■ What to produce ■
Print out every line, exactly as written.

■ Data block ■
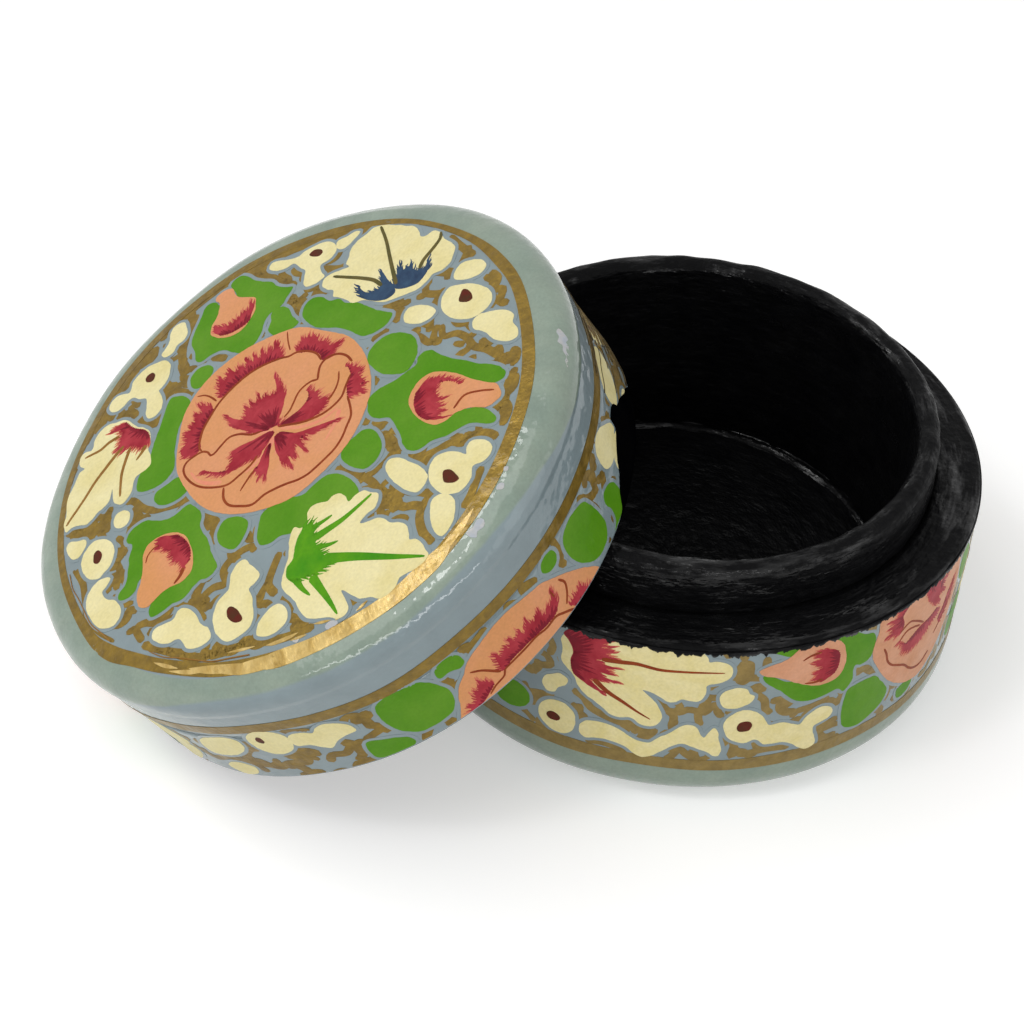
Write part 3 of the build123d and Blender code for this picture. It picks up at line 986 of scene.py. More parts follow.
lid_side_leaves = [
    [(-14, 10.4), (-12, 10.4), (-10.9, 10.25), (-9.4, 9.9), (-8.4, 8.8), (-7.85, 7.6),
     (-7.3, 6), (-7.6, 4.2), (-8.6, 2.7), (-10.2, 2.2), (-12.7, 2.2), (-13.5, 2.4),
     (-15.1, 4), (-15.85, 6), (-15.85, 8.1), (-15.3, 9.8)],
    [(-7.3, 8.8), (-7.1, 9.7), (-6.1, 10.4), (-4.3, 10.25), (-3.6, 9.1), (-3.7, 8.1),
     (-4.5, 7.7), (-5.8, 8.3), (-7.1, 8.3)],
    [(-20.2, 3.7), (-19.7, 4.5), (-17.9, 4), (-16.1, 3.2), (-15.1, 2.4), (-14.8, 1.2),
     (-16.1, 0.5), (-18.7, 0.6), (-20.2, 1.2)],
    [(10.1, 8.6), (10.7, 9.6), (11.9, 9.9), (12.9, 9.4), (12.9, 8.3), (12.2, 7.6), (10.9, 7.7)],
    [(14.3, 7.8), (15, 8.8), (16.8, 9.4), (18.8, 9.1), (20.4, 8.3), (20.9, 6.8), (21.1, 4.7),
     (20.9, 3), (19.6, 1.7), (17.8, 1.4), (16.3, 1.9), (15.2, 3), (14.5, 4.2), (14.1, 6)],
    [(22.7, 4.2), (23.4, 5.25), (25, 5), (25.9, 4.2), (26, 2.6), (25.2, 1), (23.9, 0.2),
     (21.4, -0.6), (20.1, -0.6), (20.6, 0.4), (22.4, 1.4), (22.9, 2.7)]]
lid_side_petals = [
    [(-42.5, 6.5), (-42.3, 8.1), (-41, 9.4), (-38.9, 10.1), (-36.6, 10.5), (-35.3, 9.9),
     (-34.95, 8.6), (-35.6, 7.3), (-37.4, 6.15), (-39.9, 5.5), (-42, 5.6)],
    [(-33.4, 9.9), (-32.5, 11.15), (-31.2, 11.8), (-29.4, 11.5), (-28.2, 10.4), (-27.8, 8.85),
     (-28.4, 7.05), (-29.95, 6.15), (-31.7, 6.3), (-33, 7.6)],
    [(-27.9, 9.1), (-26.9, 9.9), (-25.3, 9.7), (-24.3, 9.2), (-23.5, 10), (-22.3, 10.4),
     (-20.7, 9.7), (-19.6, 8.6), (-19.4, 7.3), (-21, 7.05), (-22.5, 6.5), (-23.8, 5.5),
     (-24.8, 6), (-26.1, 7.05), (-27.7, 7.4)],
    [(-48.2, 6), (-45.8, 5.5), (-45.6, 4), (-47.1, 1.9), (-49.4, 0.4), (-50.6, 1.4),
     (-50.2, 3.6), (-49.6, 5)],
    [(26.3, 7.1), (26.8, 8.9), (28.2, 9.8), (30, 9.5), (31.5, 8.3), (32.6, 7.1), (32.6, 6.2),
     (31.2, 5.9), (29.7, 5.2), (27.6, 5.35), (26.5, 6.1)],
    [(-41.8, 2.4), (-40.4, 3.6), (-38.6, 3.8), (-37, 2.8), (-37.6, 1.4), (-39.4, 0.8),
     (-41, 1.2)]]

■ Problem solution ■
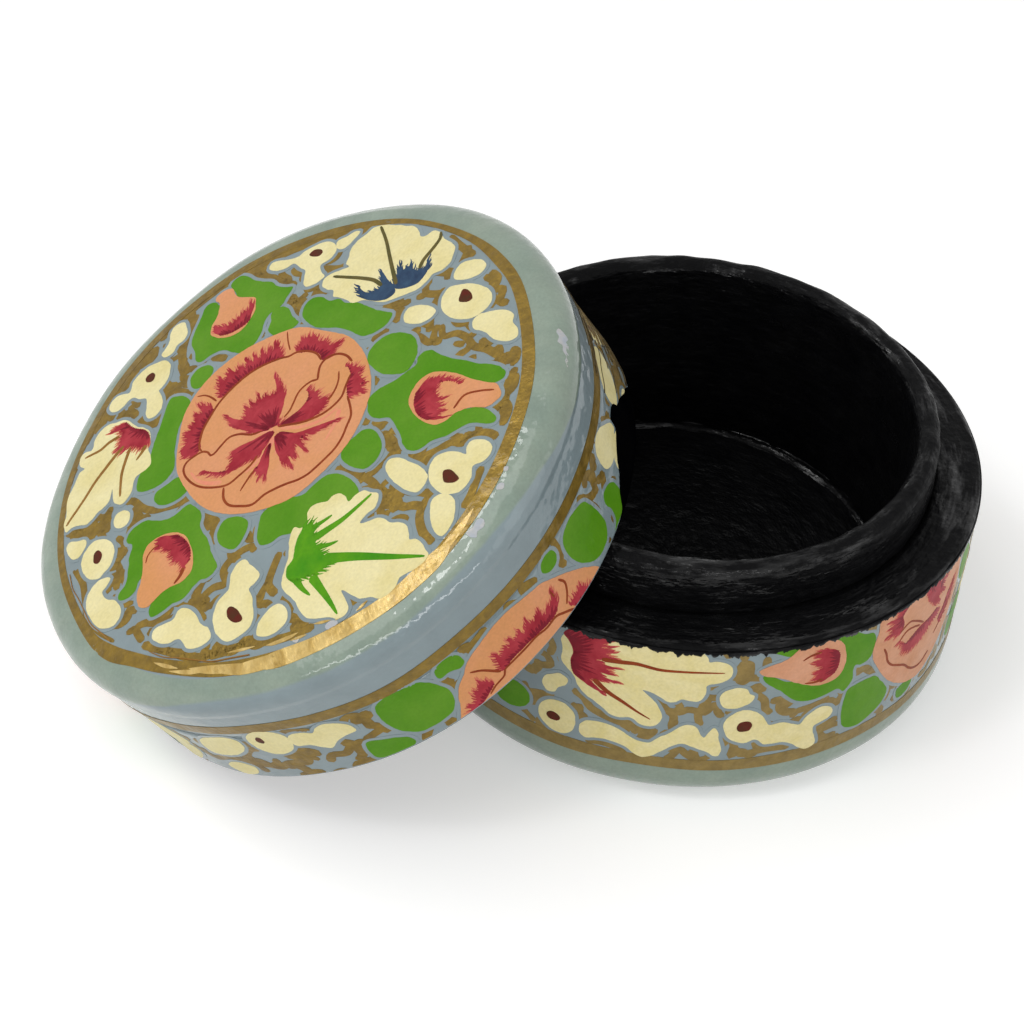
Write part 3 of the build123d and Blender code for this picture. It picks up at line 986 of scene.py. More parts follow.
lid_side_leaves = [
    [(-14, 10.4), (-12, 10.4), (-10.9, 10.25), (-9.4, 9.9), (-8.4, 8.8), (-7.85, 7.6),
     (-7.3, 6), (-7.6, 4.2), (-8.6, 2.7), (-10.2, 2.2), (-12.7, 2.2), (-13.5, 2.4),
     (-15.1, 4), (-15.85, 6), (-15.85, 8.1), (-15.3, 9.8)],
    [(-7.3, 8.8), (-7.1, 9.7), (-6.1, 10.4), (-4.3, 10.25), (-3.6, 9.1), (-3.7, 8.1),
     (-4.5, 7.7), (-5.8, 8.3), (-7.1, 8.3)],
    [(-20.2, 3.7), (-19.7, 4.5), (-17.9, 4), (-16.1, 3.2), (-15.1, 2.4), (-14.8, 1.2),
     (-16.1, 0.5), (-18.7, 0.6), (-20.2, 1.2)],
    [(10.1, 8.6), (10.7, 9.6), (11.9, 9.9), (12.9, 9.4), (12.9, 8.3), (12.2, 7.6), (10.9, 7.7)],
    [(14.3, 7.8), (15, 8.8), (16.8, 9.4), (18.8, 9.1), (20.4, 8.3), (20.9, 6.8), (21.1, 4.7),
     (20.9, 3), (19.6, 1.7), (17.8, 1.4), (16.3, 1.9), (15.2, 3), (14.5, 4.2), (14.1, 6)],
    [(22.7, 4.2), (23.4, 5.25), (25, 5), (25.9, 4.2), (26, 2.6), (25.2, 1), (23.9, 0.2),
     (21.4, -0.6), (20.1, -0.6), (20.6, 0.4), (22.4, 1.4), (22.9, 2.7)]]
lid_side_petals = [
    [(-42.5, 6.5), (-42.3, 8.1), (-41, 9.4), (-38.9, 10.1), (-36.6, 10.5), (-35.3, 9.9),
     (-34.95, 8.6), (-35.6, 7.3), (-37.4, 6.15), (-39.9, 5.5), (-42, 5.6)],
    [(-33.4, 9.9), (-32.5, 11.15), (-31.2, 11.8), (-29.4, 11.5), (-28.2, 10.4), (-27.8, 8.85),
     (-28.4, 7.05), (-29.95, 6.15), (-31.7, 6.3), (-33, 7.6)],
    [(-27.9, 9.1), (-26.9, 9.9), (-25.3, 9.7), (-24.3, 9.2), (-23.5, 10), (-22.3, 10.4),
     (-20.7, 9.7), (-19.6, 8.6), (-19.4, 7.3), (-21, 7.05), (-22.5, 6.5), (-23.8, 5.5),
     (-24.8, 6), (-26.1, 7.05), (-27.7, 7.4)],
    [(-48.2, 6), (-45.8, 5.5), (-45.6, 4), (-47.1, 1.9), (-49.4, 0.4), (-50.6, 1.4),
     (-50.2, 3.6), (-49.6, 5)],
    [(26.3, 7.1), (26.8, 8.9), (28.2, 9.8), (30, 9.5), (31.5, 8.3), (32.6, 7.1), (32.6, 6.2),
     (31.2, 5.9), (29.7, 5.2), (27.6, 5.35), (26.5, 6.1)],
    [(-41.8, 2.4), (-40.4, 3.6), (-38.6, 3.8), (-37, 2.8), (-37.6, 1.4), (-39.4, 0.8),
     (-41, 1.2)]]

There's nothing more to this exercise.